MIT EECS | Mason Undergraduate Research and Innovation Scholar
Mathematics & Electrical Engineering and Computer Science
Research Project Title:
Presence of Causal Concept-based Interpretability in Network Dissection
abstract:Asking "why" is a fundamental aspect of understanding the world, yet measuring causal effects remains a significant challenge. Network Dissection, a concept-based interpretability method, seeks to explain why deep networks like CNNs can effectively classify images using their latent representations. However, it is unclear whether Network Dissection is confounded by the spurious correlation emerged within data or genuinely captures causal relationships.
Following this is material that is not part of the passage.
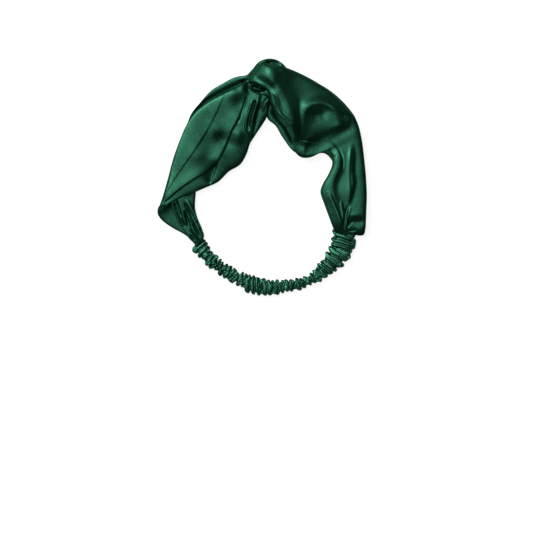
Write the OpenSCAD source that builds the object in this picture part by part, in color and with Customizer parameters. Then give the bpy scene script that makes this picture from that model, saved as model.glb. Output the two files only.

In this paper, we investigate this issue using Counterfactual ADE20K (CFX20K), a dataset of photo-realistic, paired counterfactual images. By employing Stable Diffusion to atomically remove concepts from ADE20K images without introducing confounding, we train Network Dissection and evaluate its alignment on a held-out set. Our results indicate that, unlike many other concept-based interpretability methods, Network Dissection is largely free from confounding, suggesting its reliability for out-of-distribution generalization.
SuperUROP provides me with an exciting way to conduct rigorous, meaningful research in Machine Learning. I am eager to develop modern machine learning toolkits to enable machine learning models to achieve high performance in a robust, responsible, and reliable way in the real world. I am eager to work in the Madry Lab around innovative thinkers.